What needs to be done. Where a line contains the word "from", copy that line.

Dataset extract.
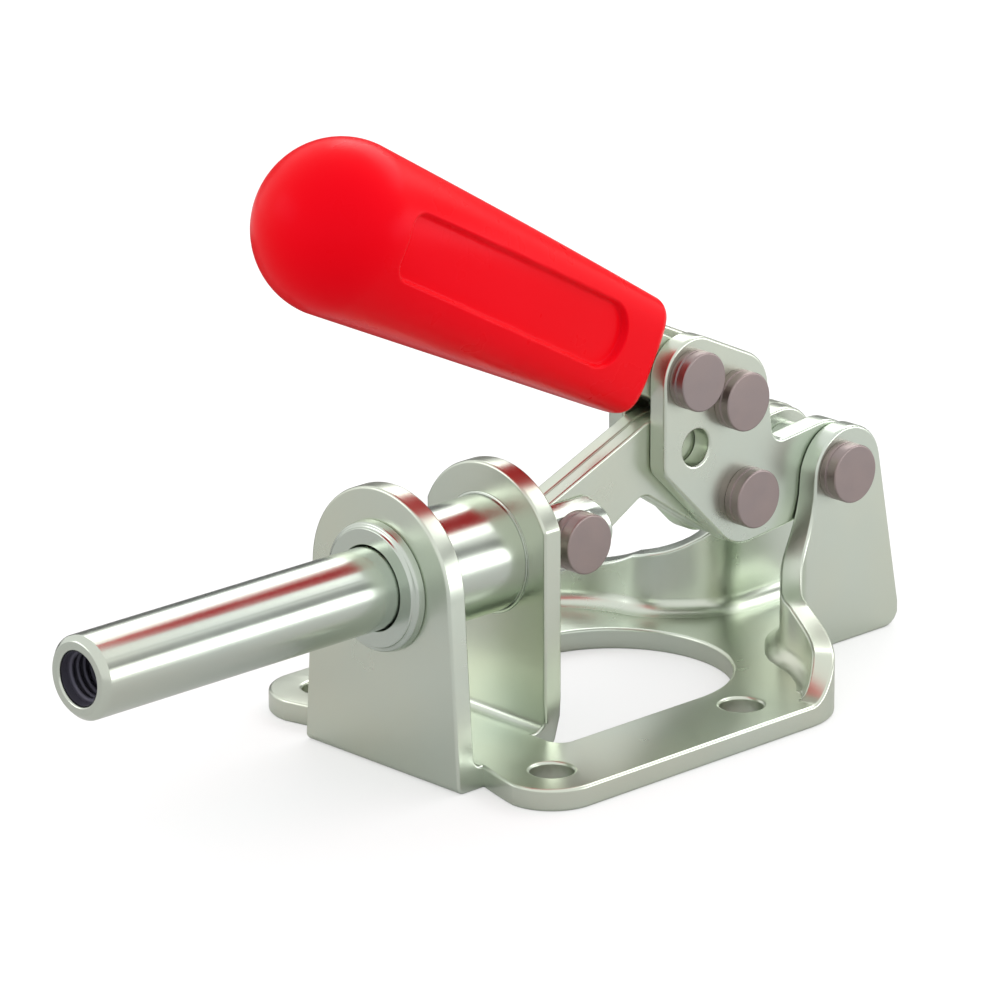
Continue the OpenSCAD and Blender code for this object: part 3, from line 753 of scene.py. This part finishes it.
addPiece("plunger_bar", makePlunger(plungerBar), turnedSteel, "plunger", "plunger")
addPiece("plunger_thread", makeThread(plungerBar, plungerThread), boreSteel, "plunger",
         "plunger")
print("turned pieces made")

# grip: s runs from the handle pivot along the grip, w across it; lengths in mm
gripShape = {
    "pivot": (-57.3, 28.8), "lean": 28.5, "rise": 3.9, "start": 45.5, "end": 123.5, "nose": 12.7,
    "startHeight": 18.8, "startThick": 15.0, "ball": 26.56, "squareStart": 4.2, "squareEnd": 2.0,
    # recess in each side, cut where a point lies more than sideShare of its reach sideways
    "recessRear": 55.2, "recessFront": 109.8, "recessHalf": 5.3, "recessUp": 0.6,
    "rearCorner": 5.25, "frontCorner": 3.2, "recessDepth": 1.1, "rim": 0.55, "sideShare": 0.4,
    # socket for the bar: half thickness and half height
    "socket": (3.0, 5.4), "socketDepth": 9.0, "socketSquare": 9, "socketEdge": 0.3,
    # rounded edge of the end face: (along, in from the side), then where the body starts
    "endRings": ((0, 1.3), (0.12, 0.75), (0.42, 0.3), (0.95, 0.05)), "bodyStart": 1.5,
    "stations": 230, "noseRings": 26, "points": 264,
    "least": 1e-6,  # the last ring is this small, and the weld closes it
}


# half height, half thickness and squareness at s
def gripSize(s, g):
    belly = g["end"] - g["nose"]
    t = max(0, min(1, (s - g["start"]) / (belly - g["start"])))
    q = 1 if s <= belly else math.sqrt(max(0, 1 - ((s - belly) / g["nose"]) ** 2))
    tall = (g["startHeight"] + (g["ball"] - g["startHeight"]) * t) / 2 * q
    thick = (g["startThick"] + (g["ball"] - g["startThick"]) * math.sin(math.pi / 2 * t)) / 2 * q
    return tall, thick, g["squareStart"] + (g["squareEnd"] - g["squareStart"]) * t


# share of the recess depth at a point of the side, 0 outside its outline and 1 on its floor
def recessShare(s, w, g):
    middle = (g["recessRear"] + g["recessFront"]) / 2
    r = g["rearCorner"] if s < middle else g["frontCorner"]
    x = max(g["recessRear"] + r - s, s - (g["recessFront"] - r))
    y = abs(w - g["recessUp"]) - (g["recessHalf"] - r)
    outside = math.hypot(max(x, 0), max(y, 0)) + min(max(x, y), 0) - r
    t = max(0, min(1, -outside / g["rim"]))
    return t * t * (3 - 2 * t)


def makeGrip(g):
    belly = g["end"] - g["nose"]
    lean = math.radians(g["lean"])
    bm = bmesh.new()
    ring = bmesh.ops.create_circle(bm, cap_ends=False, radius=1, segments=g["points"])["verts"]
    angles = [math.atan2(v.co.y, v.co.x) for v in ring]
    edges = bm.edges[:]

    def setRing(verts, s, tall, thick, square):
        for v, a in zip(verts, angles):
            ca, sa = math.cos(a), math.sin(a)
            reach = (abs(ca / thick) ** square + abs(sa / tall) ** square) ** (-1 / square)
            y, w = reach * ca, reach * sa
            if abs(ca) > g["sideShare"]:
                y -= math.copysign(g["recessDepth"] * recessShare(s, w, g), y)
            w += g["rise"]
            v.co = (mm * (g["pivot"][0] + s * math.cos(lean) - w * math.sin(lean)), mm * y,
                    mm * (g["pivot"][1] + s * math.sin(lean) + w * math.cos(lean)))

    def nextRing(edges, s, tall, thick, square):
        made = bmesh.ops.extrude_edge_only(bm, edges=edges)
        setRing(vertsIn(made), s, tall, thick, square)
        return edgesIn(made)

    # from the bottom of the bar's socket, out to the end face and over its rounded edge
    thin, high = g["socket"]
    start, lip, corner = g["start"], g["socketEdge"], g["socketSquare"]
    setRing(ring, start + g["socketDepth"], high, thin, corner)
    bmesh.ops.contextual_create(bm, geom=edges)
    edges = nextRing(edges, start + lip, high, thin, corner)
    edges = nextRing(edges, start, high + lip, thin + lip, corner)
    tall, thick, square = gripSize(start, g)
    for s, shrink in g["endRings"]:
        edges = nextRing(edges, start + s, tall - shrink, thick - shrink, square)
    first = start + g["bodyStart"]
    for i in range(g["stations"] + 1):
        s = first + (belly - first) * i / g["stations"]
        edges = nextRing(edges, s, *gripSize(s, g))
    for i in range(1, g["noseRings"] + 1):
        s = belly + g["nose"] * math.sin(math.pi / 2 * i / g["noseRings"])
        tall, thick, square = gripSize(s, g)
        edges = nextRing(edges, s, max(tall, g["least"]), max(thick, g["least"]), square)
    weld(bm, fineGap)
    return faceOutwards(bm)


addPiece("grip_moulded", makeGrip(gripShape), gripRed, "handle", "grip")
print("grip made")

studioAim = (0, 0, 30)  # what lamps and cards face, in mm


def matteFinish(name, colour):
    material, tree, shader = newMaterial(name)
    shader.inputs["Base Color"].default_value = (*colour, 1)
    shader.inputs["Roughness"].default_value = 1.0
    shader.inputs["Specular IOR Level"].default_value = 0.0
    return material, tree, shader


# 1 for the rays that see the studio itself: the camera's, and those mirrored in metal
def seesStudio(tree):
    path = tree.nodes.new("ShaderNodeLightPath")
    seen = path.outputs["Is Camera Ray"]
    for other in ("Is Glossy Ray", "Is Transmission Ray"):
        seen = combine(tree, "MAXIMUM", seen, path.outputs[other])
    return seen


def addPlane(name, width, height):
    bm = bmesh.new()
    bmesh.ops.create_grid(bm, x_segments=1, y_segments=1, size=0.5)
    bmesh.ops.scale(bm, verts=bm.verts, vec=(width * mm, height * mm, 1))
    mesh = bpy.data.meshes.new(name)
    bm.to_mesh(mesh)
    bm.free()
    plane = bpy.data.objects.new(name, mesh)
    scene.collection.objects.link(plane)
    return plane


# the glow is what the camera sees, the sheen what metal mirrors
studioFloor = {"size": 6000, "colour": (0.5, 0.5, 0.5), "glow": 0.46, "sheen": 0.06}


def makeFloor(settings):
    floor = addPlane("floor", settings["size"], settings["size"])
    material, tree, shader = matteFinish("paleFloor", settings["colour"])
    shader.inputs["Emission Color"].default_value = white
    camera = tree.nodes.new("ShaderNodeLightPath").outputs["Is Camera Ray"]
    level = valueBetween(tree, camera, settings["sheen"], settings["glow"], (0, 1))
    glow = combine(tree, "MULTIPLY", seesStudio(tree), level)
    tree.links.new(glow, shader.inputs["Emission Strength"])
    floor.data.materials.append(material)


studioWorld = {"light": 1.1, "seen": 1.0}


def makeWorld(settings):
    world = bpy.data.worlds.new("studio")
    scene.world = world
    world.use_nodes = True
    tree = world.node_tree
    background = tree.nodes["Background"]
    background.inputs["Color"].default_value = white
    level = valueBetween(tree, seesStudio(tree), settings["light"], settings["seen"], (0, 1))
    tree.links.new(level, background.inputs["Strength"])


def facing(at, towards):
    place = Vector(at) * mm
    turn = (Vector(towards) * mm - place).to_track_quat("-Z", "Y")
    return Matrix.Translation(place) @ turn.to_matrix().to_4x4()


# soft lamps; the level is the brightness that metal sees in the lamp, 1 being white
lamps = {
    "topPanel": {"at": (-470, -120, 460), "size": (860, 300), "level": 1.9},
    "sidePanel": {"at": (-520, 560, 130), "size": (620, 260), "level": 2.4},
    "frontPanel": {"at": (560, -440, 370), "size": (460, 240), "level": 1.7},
}


def makeLamps(settings):
    for name, lamp in settings.items():
        data = bpy.data.lights.new(name, "AREA")
        data.shape = "RECTANGLE"
        data.size, data.size_y = (side * mm for side in lamp["size"])
        data.energy = lamp["level"] * math.pi * data.size * data.size_y
        light = bpy.data.objects.new(name, data)
        scene.collection.objects.link(light)
        light.matrix_world = facing(lamp["at"], studioAim)
        light.visible_camera = False


# dark cards that only the metal sees, as a studio sets them to draw the edges of steel
cards = {
    "rearCard": {"at": (-420, -440, 132), "size": (900, 264), "shade": 0.12},
    "farCard": {"at": (-80, -180, 0.4), "size": (300, 240), "shade": 0.08, "flat": True},
    "bandCard": {"at": (-450, 330, 300), "size": (700, 150), "shade": 0.25},
    "frontCard": {"at": (160, -150, 0.4), "size": (240, 240), "shade": 0.5, "flat": True},
}


def makeCards(settings):
    for name, card in settings.items():
        plane = addPlane(name, *card["size"])
        if card.get("flat"):
            plane.matrix_world = Matrix.Translation(Vector(card["at"]) * mm)
        else:
            plane.matrix_world = facing(card["at"], studioAim)
        plane.data.materials.append(matteFinish(name + "Shade", [card["shade"]] * 3)[0])
        for ray in ("camera", "diffuse", "transmission", "volume_scatter", "shadow"):
            setattr(plane, "visible_" + ray, False)


makeFloor(studioFloor)
makeWorld(studioWorld)
makeLamps(lamps)
makeCards(cards)
print("studio made")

Answer in full.
Continue the OpenSCAD and Blender code for this object: part 3, from line 753 of scene.py. This part finishes it.
# grip: s runs from the handle pivot along the grip, w across it; lengths in mm
    # rounded edge of the end face: (along, in from the side), then where the body starts
    # from the bottom of the bar's socket, out to the end face and over its rounded edge